I'm keeping a running list of plants I call attention to, and will probably pull their meanings in at some point. I snagged a .txt copy of the oldest book (1885) referenced on my trusty language of flowers website, and am referring to that as I go along.
The scene I did yesterday... those are locust trees, specifically black locust trees. There were toooons of them by one of the houses I grew up in, and I was picturing a specific grove from the side of our yard as I wrote that bit. The flowers are an amazing thing, they'll come in later. But the meaning of the locust tree is "affection beyond the grave". This is the main reason the tree turns up in my Phisto stories as much as it does, but the more I think of it, the more I like the tree for its own sake. Oddly, I'd always thought of it as something of a scrub tree, but it's actually one of the hardest woods that grows in North America (though bugs eating it somewhat deters from that).

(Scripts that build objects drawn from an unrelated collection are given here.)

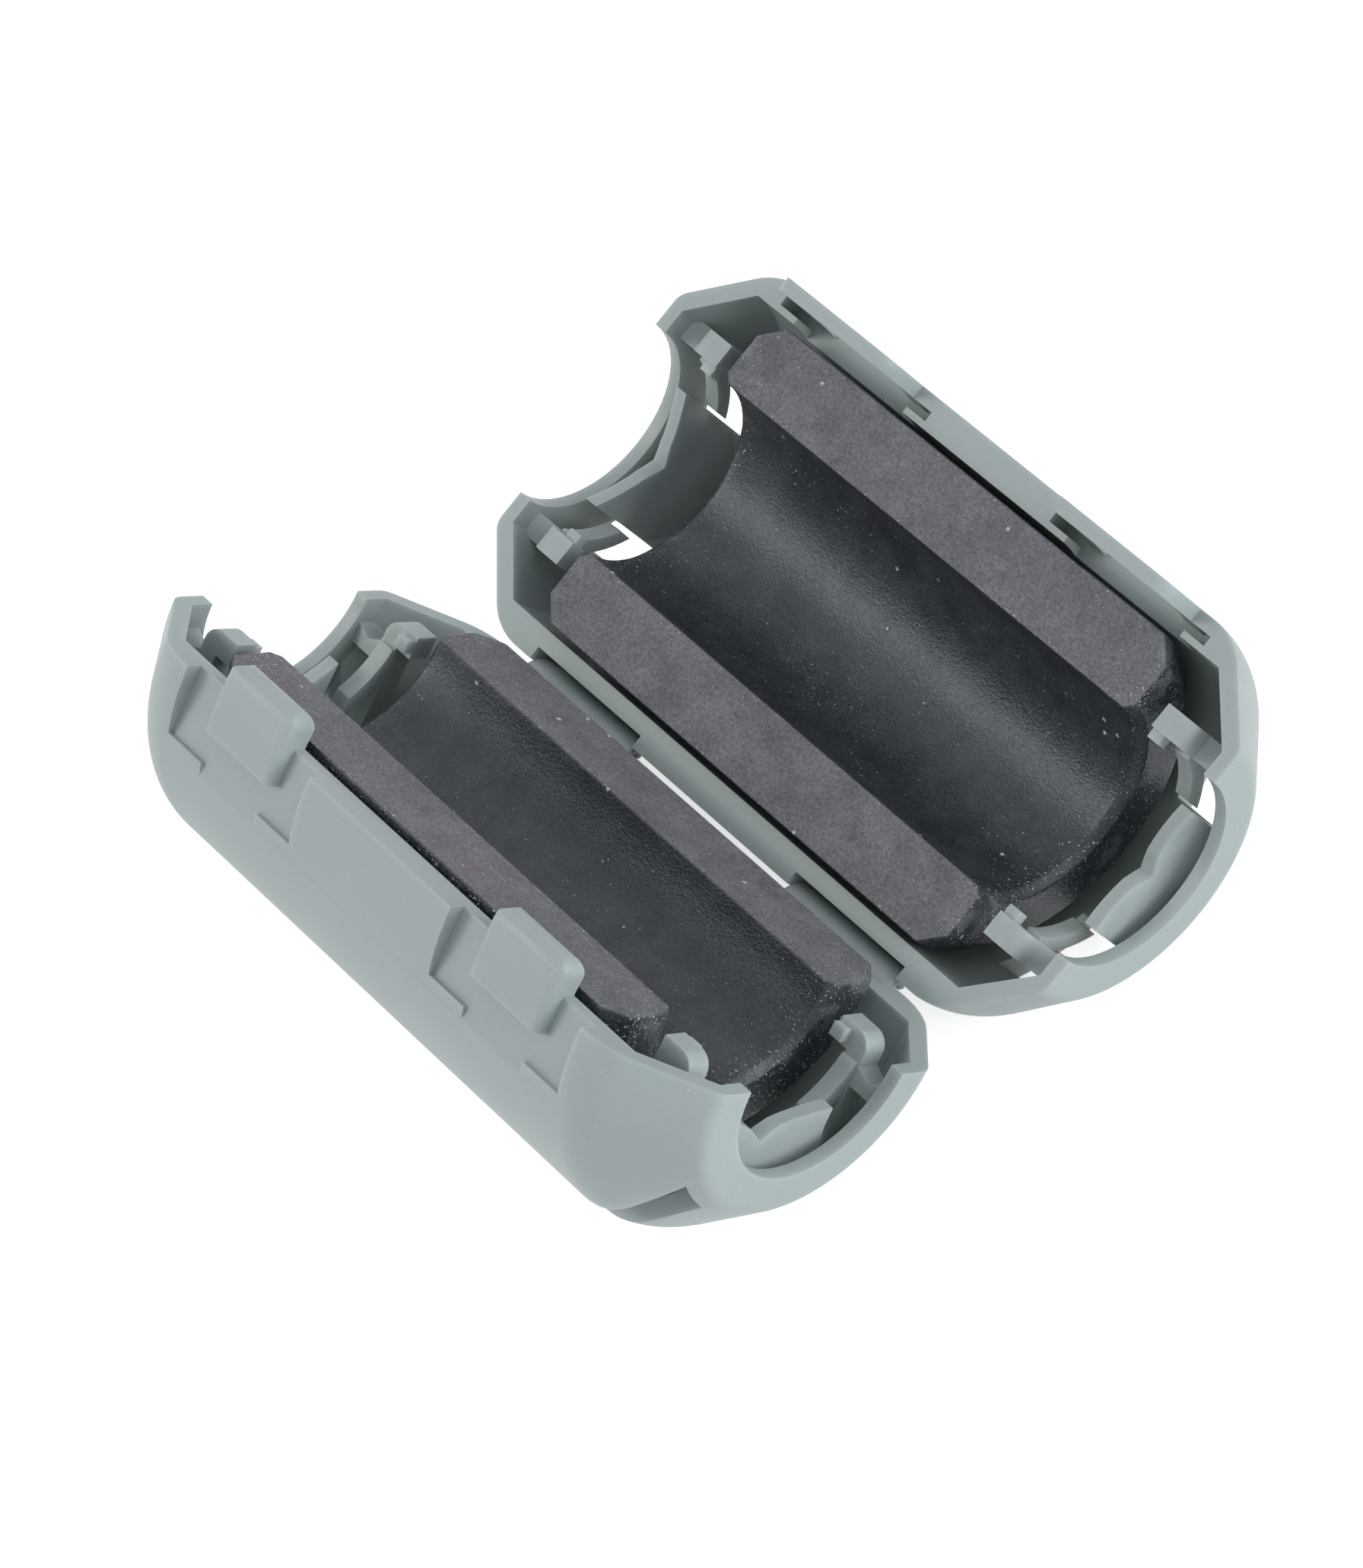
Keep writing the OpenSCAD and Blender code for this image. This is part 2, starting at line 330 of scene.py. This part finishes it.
def merged_copy(name, piece_name):
    """A copy of a CAD node as one closed mesh, its own piece."""
    piece = bpy.data.objects.new(piece_name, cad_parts[name].data.copy())
    scene.collection.objects.link(piece)
    only(piece)
    bpy.ops.object.mode_set(mode="EDIT")
    bpy.ops.mesh.select_all(action="SELECT")
    bpy.ops.mesh.remove_doubles(threshold=merge_within)
    bpy.ops.mesh.dissolve_degenerate(threshold=merge_within / 10)
    bpy.ops.object.mode_set(mode="OBJECT")
    return piece


def fuse(piece, other):
    """Joins another closed mesh into a piece."""
    union = piece.modifiers.new("fuse", "BOOLEAN")
    union.operation = "UNION"
    union.solver = "EXACT"
    union.object = other
    only(piece)
    bpy.ops.object.modifier_apply(modifier=union.name)
    bpy.data.objects.remove(other)


def round_edges(piece, radius):
    """Rounds a merged piece's sharp edges over, and shades it so that its flat faces stay flat."""
    only(piece)
    bpy.ops.object.mode_set(mode="EDIT")
    bpy.ops.mesh.select_all(action="SELECT")
    bpy.ops.mesh.remove_doubles(threshold=weld_within)
    bpy.ops.mesh.dissolve_limited(angle_limit=flat_within)
    bpy.ops.object.mode_set(mode="OBJECT")
    bpy.ops.object.shade_smooth()
    bevel = piece.modifiers.new("edge_radius", "BEVEL")
    bevel.width = radius
    bevel.segments = rounding_steps
    bevel.limit_method = "ANGLE"
    bevel.angle_limit = sharp_above
    bevel.miter_outer = "MITER_ARC"
    bevel.use_clamp_overlap = True
    bpy.ops.object.modifier_apply(modifier=bevel.name)
    flat = piece.modifiers.new("flat_faces", "WEIGHTED_NORMAL")
    flat.mode = "FACE_AREA"
    flat.weight = 100
    bpy.ops.object.modifier_apply(modifier=flat.name)


def finish_piece(piece, material, slot, *stands_for):
    """Gives a piece its material, and puts it in the place of CAD nodes. The slot is not used."""
    piece.data.materials.clear()
    piece.data.materials.append(material)
    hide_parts(*stands_for)


housing_nylon = moulded_nylon("moulded_grey_nylon")

catch_moulding = merged_copy("catch_half", "catch_half_moulding")
for name in ("left_loop", "right_loop"):
    fuse(catch_moulding, merged_copy(name, name + "_copy"))
round_edges(catch_moulding, mould_radius)
finish_piece(
    catch_moulding,
    housing_nylon,
    "housing_plastic",
    "catch_half",
    "left_loop",
    "right_loop",
)
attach(catch_moulding, "catch_half")

latch_moulding = merged_copy("latch_half", "latch_half_moulding")
round_edges(latch_moulding, mould_radius)
finish_piece(latch_moulding, housing_nylon, "housing_plastic", "latch_half")
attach(latch_moulding, "latch_half")

# ---------------------------------------------------------------------------------------------
# The two hinge straps: thin webs of the same moulding that bend as it shuts. Each springs from a
# seat in the outside of one wall, arches over the gap and runs down into the other wall's seat.
# ---------------------------------------------------------------------------------------------
strap_width = 6.8 * mm
strap_thickness = 0.4 * mm
strap_pitch = 16.8 * mm
strap_foot = 0.3 * mm
strap_edge = 0.1 * mm
strap_steps = 20
end_facing = 0.99  # how nearly an end's face has to look down the strap
half_turn = math.radians(56.7)
strap_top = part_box("left_strap")[1]
arch_outer = strap_top[1] / math.sin(half_turn)
arch_z = strap_top[2] - arch_outer
arch_middle = arch_outer - strap_thickness / 2
seat_y = arch_middle * math.sin(half_turn)
seat_z = arch_z + arch_middle * math.cos(half_turn)

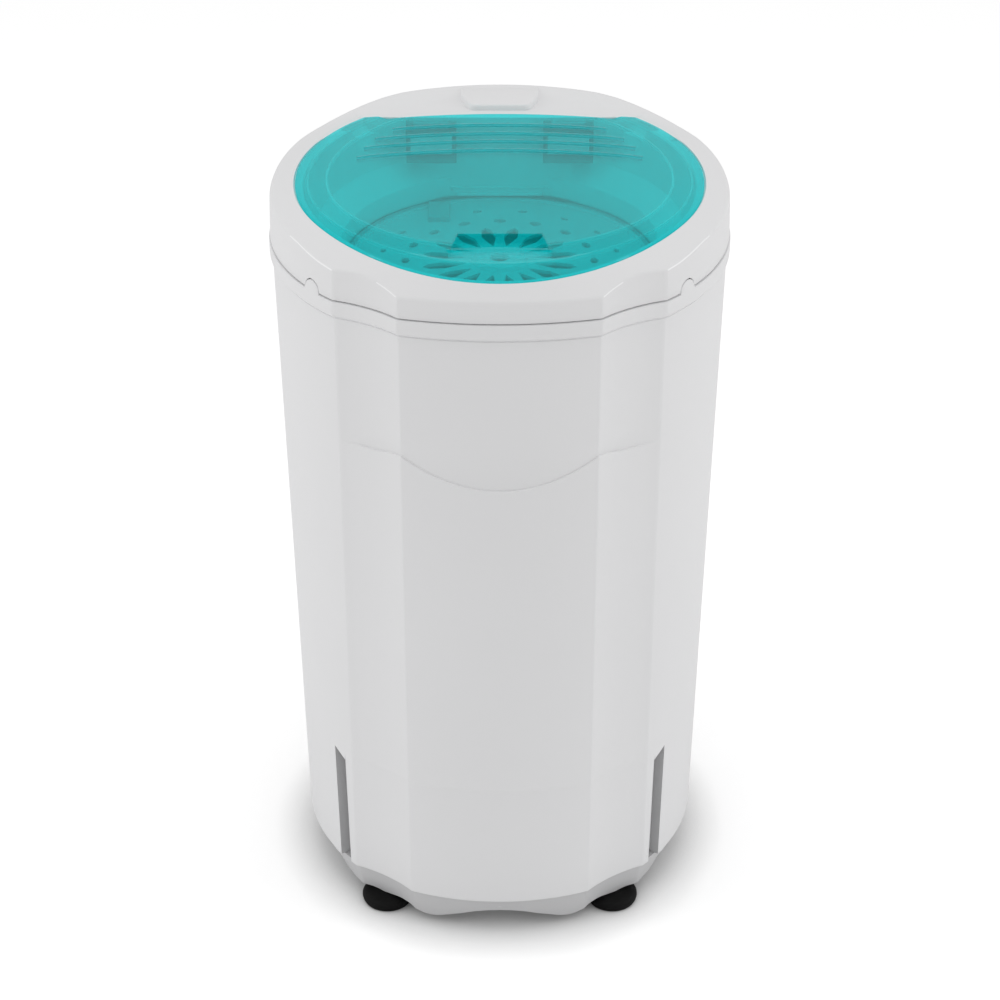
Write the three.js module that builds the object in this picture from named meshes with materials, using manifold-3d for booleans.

The little white flowers by the creek... I'm not entirely sure what they are, I've been nagging my poor floral genius of a mom with emailed questions about plants all week. I remember so many from my childhood, but, I don't always know the names. But one of the things those little flowers might be is Candytuft. Blooms at the right time of year I think, and the plant structure works...
The meaning? "Indifference".
I got happy chills when I read that, and instantly knew that, if it is candytuft growing there, it was planted after the locust trees, in snide rebuttal to their haunting message.